I want to share a project I’ve been working on for a while:
Some time ago I came across a talk: How we scaled git lab for a 30k employee company.
(basic overview of the system architecture)
The presentation was about how the team at git-lab solved scaling issues on their platform. After a few slides I wondered how this could be approached with languages like Erlang and Elixir.
After some moments of reflection, I had it! A basic concept on how things could fit together:
(joke aside, that’s pretty much what I came with )
Erlang/Elixir and OTP provide a lot of building blocks to power a scalable Git platform. The idea was to use nothing but Elixir and libgit2.
So here’s a more detailed overview of the architecture:
- Phoenix does multiple things
- SSH server implements
:ssh_daemon_channelto handle Git SSH commands.
- Ecto stores application data such as users, repositories, etc.
A really nice thing about
:ssh is that it provides support for authentication via password and public/private keys out of the box:
- Password based authentication is supported both for HTTP and SSH.

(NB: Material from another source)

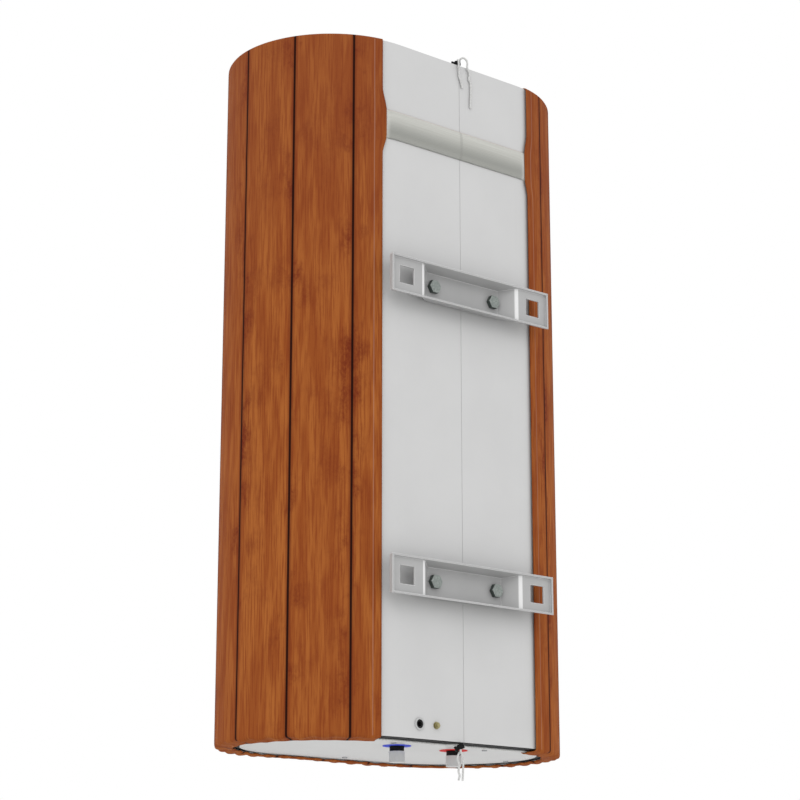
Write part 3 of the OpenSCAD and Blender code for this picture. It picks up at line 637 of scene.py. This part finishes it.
def bracket_zinc():
    """Pressed and zinc-plated, with painted highlights that make the edges and the tight bends brighter than
    the flats, and painted shade where parts close it in.
    """
    m = coated("bracket_zinc", srgb(178, 178, 178), srgb(171, 171, 171), 0.4, bump=0.00001)
    rounded = m.node("ShaderNodeBevel", samples=6)
    rounded.inputs["Radius"].default_value = 0.002
    straight = m.node("ShaderNodeNewGeometry")
    turn = m.node("ShaderNodeVectorMath", operation="DOT_PRODUCT")
    m.put(turn.inputs[0], rounded.outputs[0])
    m.put(turn.inputs[1], straight.outputs["True Normal"])
    base = m.shader.inputs["Base Color"].links[0].from_socket
    # painted highlights: bright rims along the edges and bright bands on the bends, standing in for the glint
    # of a light
    edge = m.remap(turn.outputs["Value"], 0.86, 0.995, 1.0, 0.0)
    across = m.math("ABSOLUTE", m.split(straight.outputs["True Normal"])[0])
    bend_highlight = m.math("MULTIPLY", m.remap(across, 0.05, 0.2), m.remap(across, 0.5, 0.64, 1.0, 0.0))
    painted_highlight = m.math("MAXIMUM", m.math("MULTIPLY", edge, 0.8), bend_highlight)
    m.set(Base_Color=m.mix(painted_highlight, base, srgb(238, 238, 238)))
    m.put(m.shader.inputs["Normal"].links[0].from_node.inputs["Normal"], rounded.outputs[0])
    # painted shade where nearby parts close the bracket in
    m.paint_occlusion_shade(0.03, srgb(104, 104, 104), 0.2)
    return m.material


def metal(name, colour, second, roughness, grain=90.0):
    """Bare metal."""
    m = coated(name, colour, second, roughness, metallic=1.0, grain=grain, bump=0.00005, spread=0.2)
    return m.material


def plastic(name, colour, second, roughness, bump=0.00006):
    """Moulded plastic."""
    return coated(name, colour, second, roughness, bump=bump).material


def matt_plastic(name, colour, second):
    """Moulded plastic with little shine."""
    m = coated(name, colour, second, 0.6, bump=0.00006)
    m.shader.inputs["Specular IOR Level"].default_value = 0.15
    return m.material


def bolt_steel():
    """Dull zinc plate with a green-grey cast and lighter scuffs; painted shade darkens the hex sides, so only
    the head's face shows the scuffed plate.
    """
    m = coated("bolt_steel", srgb(136, 143, 139), srgb(122, 130, 126), 0.45, metallic=0.35, spread=0.25)
    scuff = m.noise(m.place(), 520, 4, 0.7)
    base = m.shader.inputs["Base Color"].links[0].from_socket
    worn = m.mix(m.remap(scuff, 0.46, 0.64, 0.0, 0.6), base, srgb(176, 182, 178))
    # painted shade: the hex sides get a dark copy of the zinc, the head's face keeps the scuffed zinc
    hex_side_shade_mask = m.math("ABSOLUTE", m.split(m.node("ShaderNodeNewGeometry").outputs["True Normal"])[1])
    m.set(Base_Color=m.mix(m.remap(hex_side_shade_mask, 0.05, 0.4), srgb(74, 82, 78), worn))
    return m.material


def tank_enamel():
    """Glassy blue-black enamel with a pebbled skin."""
    m = coated("tank_enamel", srgb(44, 62, 92), srgb(28, 40, 64), 0.22, grain=30, bump=0.0002, coat=0.4)
    return m.material


def foam():
    """Blown foam: pale cells and a slow change of tone."""
    m = Surface("foam")
    cells = m.node("ShaderNodeTexVoronoi")
    m.put(cells.inputs["Vector"], m.place())
    cells.inputs["Scale"].default_value = 420
    cloud = m.noise(m.place(), 14, 4, 0.6)
    colour = m.mix(m.remap(cloud, 0.3, 0.7), srgb(232, 218, 168), srgb(214, 192, 130))
    m.set(Base_Color=colour, Roughness=0.95)
    m.bump(cells.outputs["Distance"], 0.0006, 0.8)
    return m.material


def smoked_window():
    """Dark glossy window, with nothing shown behind it."""
    m = coated("smoked_window", srgb(16, 18, 20), srgb(10, 12, 14), 0.08, spread=0.04, bump=0.00001, coat=1.0)
    return m.material


def board_green():
    """Solder mask with copper tracks just showing through it."""
    m = Surface("board_green")
    tracks = m.node("ShaderNodeTexBrick", offset=0.5)
    m.put(tracks.inputs["Vector"], m.place())
    tracks.inputs["Scale"].default_value = 180
    tracks.inputs["Color1"].default_value = srgb(18, 92, 48)
    tracks.inputs["Color2"].default_value = srgb(12, 78, 40)
    tracks.inputs["Mortar"].default_value = srgb(60, 138, 74)
    tracks.inputs["Mortar Size"].default_value = 0.04
    m.set(Base_Color=tracks.outputs["Color"], Roughness=0.35)
    m.bump(tracks.outputs["Fac"], 0.00005, 0.5)
    return m.material


def make_materials():
    """One material for each of the record's slots."""
    return {
        "casing_enamel": casing_enamel(),
        "bracket_zinc": bracket_zinc(),
        "bolt_steel": bolt_steel(),
        "tank_enamel": tank_enamel(),
        "foam": foam(),
        "smoked_window": smoked_window(),
        "board_green": board_green(),
        "plank_textile": plank_textile(),
        "strap_elastic": strap_elastic(),
        "string_braid": string_braid(),
        "rail_steel": metal("rail_steel", srgb(96, 98, 100), srgb(72, 74, 76), 0.5),
        "bright_steel": metal("bright_steel", srgb(196, 198, 200), srgb(170, 172, 174), 0.34),
        "copper": metal("copper", srgb(202, 126, 86), srgb(168, 92, 60), 0.36),
        "brass": metal("brass", srgb(182, 174, 132), srgb(160, 152, 112), 0.45),
        "magnesium": metal("magnesium", srgb(176, 176, 170), srgb(150, 150, 146), 0.62, grain=40),
        "black_plastic": matt_plastic("black_plastic", srgb(24, 24, 25), srgb(17, 17, 18)),
        "sleeve_grey": plastic("sleeve_grey", srgb(203, 204, 204), srgb(194, 195, 195), 0.4),
        "white_plastic": plastic("white_plastic", srgb(207, 207, 207), srgb(202, 202, 202), 0.4),
        "grey_plastic": plastic("grey_plastic", srgb(192, 193, 193), srgb(184, 185, 185), 0.5),
        "ivory_plastic": plastic("ivory_plastic", srgb(226, 218, 196), srgb(212, 202, 176), 0.5),
        "blue_plastic": matt_plastic("blue_plastic", srgb(58, 80, 226), srgb(50, 70, 212)),
        "red_plastic": matt_plastic("red_plastic", srgb(228, 22, 24), srgb(214, 16, 18)),
        "seal_rubber": plastic("seal_rubber", srgb(18, 18, 18), srgb(12, 12, 12), 0.75, bump=0.0001),
        "lead_insulation": plastic("lead_insulation", srgb(136, 84, 44), srgb(116, 70, 36), 0.55),
    }


def finish_cad_nodes(materials):
    """Give every CAD node the material of its slot."""
    for name, node in NODES.items():
        node.data.materials.clear()
        node.data.materials.append(materials[SLOT_OF[name]])


# ------------------------------------------------------------------ room

FLOOR_DROP = 1.3


def area_light(name, place, aim, size, power):
    data = bpy.data.lights.new(name, "AREA")
    data.size = size
    data.energy = power
    light = bpy.data.objects.new(name, data)
    bpy.context.scene.collection.objects.link(light)
    light.location = place
    light.rotation_euler = (Vector(aim) - light.location).to_track_quat("-Z", "Y").to_euler()


FLOOR_HALF = 9


def make_room():
    """A pale floor well below the heater, white surroundings and one soft light from behind."""
    corners = [(x * FLOOR_HALF, y * FLOOR_HALF, 0) for x, y in ((-1, -1), (1, -1), (1, 1), (-1, 1))]
    floor = mesh_object("floor", corners, [(0, 1, 2, 3)])
    floor.location.z = UNDERSIDE_Z - FLOOR_DROP
    pale = coated("floor_pale", srgb(236, 236, 235), srgb(232, 232, 231), 0.8)
    floor.data.materials.append(pale.material)
    world = bpy.data.worlds.new("studio")
    world.use_nodes = True
    world.node_tree.nodes["Background"].inputs["Color"].default_value = (1, 1, 1, 1)
    world.node_tree.nodes["Background"].inputs["Strength"].default_value = 1.0
    bpy.context.scene.world = world
    bpy.context.scene.view_settings.view_transform = "Standard"
    area_light("key", (2.6, 2.4, 1.6), (0, -0.1, -0.1), 1.4, 14)


make_camera()
materials = make_materials()
make_tails(materials["string_braid"])
make_drawstrings(materials["string_braid"])
finish_cad_nodes(materials)
make_cover(materials["plank_textile"])
make_strap(materials["strap_elastic"])
make_knob_pointer(materials["black_plastic"])
make_room()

- Users can provide one or more SSH public keys to authenticate with.
NIFs / libgit2
If you are not familiar with libgit2, it’s a C written implementation of the Git core methods and functions. One very unique feature of the library is that you can provide your own storage backend. Which means you can plugin you own distributed K/V database instead of writing everything to the filesystem.
Git transfer protocol & Packfile format
This is the fun part of the project .
libgit2 does not support server side commands, it only focuses on the client implementation. In the first iteration I cheated and used Ports to execute
git-receive-pack. It worked well, both for SSH and HTTP.
But I wanted to have more control over the process (hooks, etc.) and having to depend on
git only for the transfer protocol was a shame…
So I started digging in the protocol internals, docs. I worked with a lot of different network protocols in my career (medical field, DICOM, HL7, etc) but I must admit, the Git transfer protocol and the Git Packfile format was a quiet heavy sh**t to grasp.
- It has lots of different binary optimisations.
- It uses zlib to inflate chunks but only gives you the resulting size of the deflated data so I had to come with my own zlib C implementation.
- The transfer protocol’s differs depending on the transport protocol.
- Documentation is,
hard to find, scarce, well hmm.
Its currently quiet messy, but have a look here for implementation details.
Still a proof of concept, it’s working but still. Almost no tests so unexpected things my happen.
If you are interested, download the code and give it a try. PR are very welcome.